O gabinete de curiosidades também era composto pela documentação dos eventos e a máquina de loteria do projeto Parasite Lottery: um projeto piloto de um sistema de loteria para financiamento de organizações de arte na Holanda. Uma mistura de loteria com o arisan, um sistema cooperativo popular na Indonésia, que facilita a criação de poupança coletiva além de vínculos sociais. Parte do dinheiro vai para a organização de eventos sociais, onde os artistas e produtores culturais compartilham saberes e reflexões sobre política cultural e outros debates correlatos. Saiba mais aqui.

Em seu esforço de reimaginar radicalmente a organização, documentos organizacionais do Casco como atas de reuniões, orçamentos, cronogramas, listas de tarefas tornaram-se obras de arte. Em uma das salas, as artistas Maja Bekan e Gunndis Yr Finnbogadóttir selecionaram parte destes conteúdos para compor sua pesquisa sobre produtividade, temporalidade, amizade e maneiras de se trabalhar conjuntamente. As conversas foram então transformadas em uma espécie de colagem de textos e diagramas em painéis grandes que podiam ser movidos pelos visitantes.

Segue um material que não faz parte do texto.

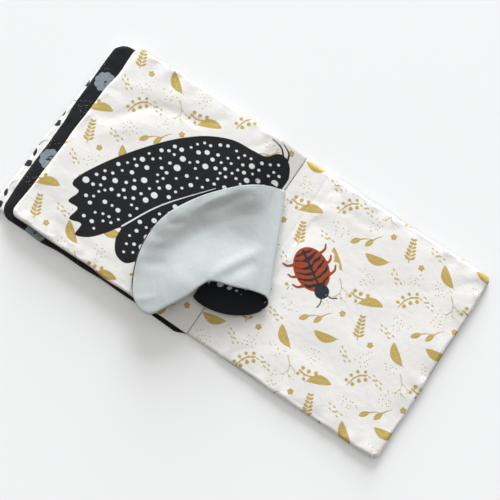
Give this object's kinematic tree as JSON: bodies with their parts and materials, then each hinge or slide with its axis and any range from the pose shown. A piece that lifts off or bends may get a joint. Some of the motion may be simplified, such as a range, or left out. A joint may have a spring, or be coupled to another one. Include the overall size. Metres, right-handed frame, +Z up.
{
  "type": "baby soft book",
  "caption": "Cloth book lying open: padded leaves hinged at a sewn spine, and a cloth flap folded back over the top leaf.",
  "frame": {"origin": "on the table under the middle of the unpadded spine strip", "axes": "+X from the spine to the open back leaf's fore edge, +Y along the spine towards the head, +Z up from the table"},
  "size_m": [0.4179, 0.205, 0.0185],
  "materials": {
    "cream_print_cloth": "plain-woven cotton, cream with an ochre print",
    "line_print_cloth": "plain-woven cotton, cream with black marks",
    "black_print_cloth": "plain-woven cotton, black with a blue-grey print and white specks",
    "dotted_black_cloth": "plain-woven cotton, black with white dots",
    "grey_lining": "plain-woven cotton, blue-grey, unprinted",
    "wadding": "white polyester wadding",
    "thread": "spun sewing thread, cream"
  },
  "bodies": {
    "back_cover": {"spine_strip_lower_cloth": "black_print_cloth", "spine_strip_upper_cloth": "cream_print_cloth", "back_leaf_lower_cloth": "black_print_cloth", "back_leaf_upper_cloth": "cream_print_cloth", "back_leaf_wadding": "wadding", "binding_stitches": "thread", "back_leaf_stitches": "thread"},
    "front_leaf": {"front_leaf_lower_cloth": "black_print_cloth", "front_leaf_upper_cloth": "line_print_cloth", "front_leaf_wadding": "wadding"},
    "inner_left_leaf": {"inner_left_leaf_lower_cloth": "line_print_cloth", "inner_left_leaf_upper_cloth": "black_print_cloth", "inner_left_leaf_wadding": "wadding"},
    "inner_right_leaf": {"inner_right_leaf_lower_cloth": "black_print_cloth", "inner_right_leaf_upper_cloth": "cream_print_cloth", "inner_right_leaf_wadding": "wadding", "inner_leaf_stitches": "thread", "flap_base_lining": "grey_lining", "flap_base_front": "dotted_black_cloth", "flap_stitches": "thread"},
    "flap_wing": {"flap_wing_lining": "grey_lining", "flap_wing_front": "dotted_black_cloth"}
  },
  "joints": [
    {"name": "front_leaf_turn", "type": "hinge", "parent": "back_cover", "child": "front_leaf", "pos_m": [-0.0145, 0, 0.00065], "axis": [0, 1, 0], "range_deg": [0, 24]},
    {"name": "inner_left_leaf_turn", "type": "hinge", "parent": "front_leaf", "child": "inner_left_leaf", "pos_m": [-0.0145, 0, 0.00245], "axis": [0, 1, 0], "range_deg": [0, 36]},
    {"name": "inner_right_leaf_turn", "type": "hinge", "parent": "inner_left_leaf", "child": "inner_right_leaf", "pos_m": [-0.0145, 0, 0.00425], "axis": [0, 1, 0], "range_deg": [0, 90], "deforming": ["flap_base_lining", "flap_base_front"]},
    {"name": "flap_lift", "type": "hinge", "parent": "inner_right_leaf", "child": "flap_wing", "pos_m": [0.00515, 0.01464, 0.0104], "axis": [-0.4287, 0.9034, 0], "range_deg": [0, 150], "deforming": ["flap_wing_lining", "flap_wing_front"]}
  ]
}
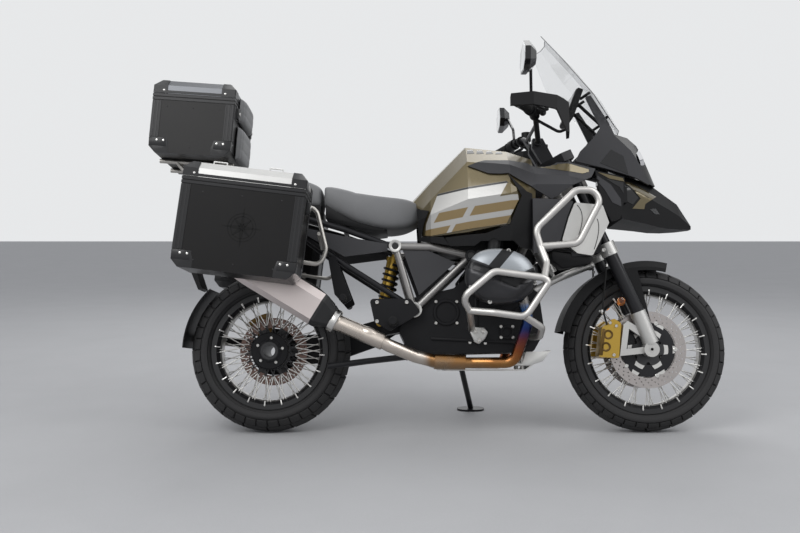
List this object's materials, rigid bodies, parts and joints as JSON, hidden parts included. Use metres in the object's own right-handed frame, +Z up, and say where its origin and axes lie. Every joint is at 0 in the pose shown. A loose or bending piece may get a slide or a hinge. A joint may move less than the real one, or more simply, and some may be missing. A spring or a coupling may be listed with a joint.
{
  "type": "adventure motorcycle",
  "caption": "Flat twin adventure motorcycle on its side stand, with wire wheels, single-sided shaft drive arm, tubular guards, screen and metal luggage cases.",
  "frame": {"origin": "middle of the overall footprint, on the floor that the tyres and the side stand rest on", "axes": "+X forward, +Y to the rider's left, +Z up; the machine leans 9.5 degrees to +Y on its side stand"},
  "size_m": [2.2972, 1.1347, 1.5939],
  "materials": {
    "black_metal": "satin black",
    "black_plastic": "grained black",
    "bronze_paint": "metallic khaki bronze",
    "case_black": "matt black",
    "clear_screen": "clear",
    "dark_grey": "satin dark grey",
    "disc_steel": "brushed steel",
    "display": "dark glass",
    "engine_grey": "cast grey",
    "fork_silver": "satin aluminium",
    "frame_silver": "satin silver paint",
    "gold_metal": "gold anodised",
    "guard_steel": "brushed stainless",
    "lamp": "clear lamp",
    "lid_aluminium": "satin aluminium",
    "pipe_steel": "heat-tinted stainless",
    "seat_grey": "grained grey cover",
    "silencer_steel": "satin stainless",
    "silver_paint": "metallic silver",
    "tyre": "matt black rubber"
  },
  "bodies": {
    "frame": {"air_box": "black_plastic", "back_pad": "seat_grey", "beak": "bronze_paint", "cockpit_panels": "black_plastic", "crash_bars": "guard_steel", "cylinders": "engine_grey", "engine_case": "engine_grey", "exhaust_pipes": "pipe_steel", "footrests": "fork_silver", "head_covers": "silver_paint", "headlight": "lamp", "instrument": "display", "luggage_rack": "black_metal", "main_frame": "frame_silver", "pillion_seat": "seat_grey", "radiator_covers": "silver_paint", "radiators": "dark_grey", "rear_caliper": "gold_metal", "rear_fender": "black_plastic", "rear_frame": "black_metal", "rear_shock": "gold_metal", "rider_seat": "seat_grey", "side_cases": "case_black", "side_covers": "black_plastic", "side_shrouds": "black_plastic", "silencer": "silencer_steel", "skid_plate": "lid_aluminium", "stand_bracket": "dark_grey", "swing_arm": "dark_grey", "tank": "bronze_paint", "tank_panels": "silver_paint", "tank_trim": "black_plastic", "telelever": "dark_grey", "top_case": "case_black", "windscreen": "clear_screen"},
    "rear_wheel": {"rear_tyre": "tyre", "rear_wheel": "black_metal", "rear_disc": "disc_steel"},
    "front_wheel": {"front_tyre": "tyre", "front_wheel": "black_metal", "front_discs": "disc_steel"},
    "steering": {"fork_tubes": "black_metal", "fork_castings": "fork_silver", "top_bridge": "fork_silver", "handlebar": "black_metal", "controls": "black_plastic", "hand_guards": "black_plastic", "mirrors": "black_plastic", "front_calipers": "gold_metal", "front_fender": "black_plastic"},
    "side_stand": {"side_stand": "fork_silver"},
    "centre_stand": {"centre_stand": "black_metal"},
    "left_lid": {"left_lid": "lid_aluminium"},
    "right_lid": {"right_lid": "lid_aluminium"},
    "top_lid": {"top_lid": "dark_grey", "lid_pad": "seat_grey"}
  },
  "joints": [
    {"name": "rear_wheel_spin", "type": "hinge", "parent": "frame", "child": "rear_wheel", "pos_m": [-0.68, -0.11698, 0.31682], "axis": [0, 0.9863, -0.165], "continuous": true},
    {"name": "steering_turn", "type": "hinge", "parent": "frame", "child": "steering", "pos_m": [0.47551, -0.00813, 0.96728], "axis": [-0.4067, 0.1508, 0.901], "range_deg": [-34, 34]},
    {"name": "front_wheel_spin", "type": "hinge", "parent": "steering", "child": "front_wheel", "pos_m": [0.824, -0.11622, 0.32139], "axis": [0, 0.9863, -0.165], "continuous": true},
    {"name": "side_stand_fold", "type": "hinge", "parent": "frame", "child": "side_stand", "pos_m": [0.09, 0.0475, 0.25764], "axis": [0, 0.7961, 0.6052], "range_deg": [0, 95]},
    {"name": "centre_stand_fold", "type": "hinge", "parent": "frame", "child": "centre_stand", "pos_m": [-0.12, -0.12049, 0.29589], "axis": [0, -0.9863, 0.165], "range_deg": [0, 100]},
    {"name": "left_lid_hinge", "type": "hinge", "parent": "frame", "child": "left_lid", "pos_m": [-0.94589, 0.37444, 0.86325], "axis": [0, -0.9863, 0.165], "range_deg": [0, 100]},
    {"name": "right_lid_hinge", "type": "hinge", "parent": "frame", "child": "right_lid", "pos_m": [-0.94589, -0.40374, 0.99347], "axis": [0, -0.9863, 0.165], "range_deg": [0, 100]},
    {"name": "top_lid_hinge", "type": "hinge", "parent": "frame", "child": "top_lid", "pos_m": [-1.13825, 0.05047, 1.31744], "axis": [0, -0.9863, 0.165], "range_deg": [0, 95]}
  ]
}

Na sala ao lado, outra instalação inspirava-se no conceito de ecossistema utilizado tanto pelo Casco quanto pela rede Arts Collaboratory: uma mesa com papéis que podiam ser retirados e recompostos traziam informações, notas, planilhas excel, orçamentos, salários e outros tópicos. Baseada nas três formas de atividades que Casco está usando, a artista Riet Wijnen propôs diferentes categorias para os textos: teóricos (entendendo os Comuns), estruturantes (organizacional, financiamento, etc) e práticos (dia a dia).

O que vi? A junção da liberdade e radicalidade imaginativa com a concepção estética levou o Casco a um lugar de experimentação organizacional que ao mesmo tempo abre perguntas e tenta respondê-las por meio da teoria e da prática, principalmente a teoria anticolonialista e feminista, a partir de parcerias e colaborações dentro e fora da Europa. Pensei que se Massimo de Angelis diz que não há Comuns sem Comunhar (“there is no commons without commoning”), com certeza não há Comum sem Arte, e vice-versa.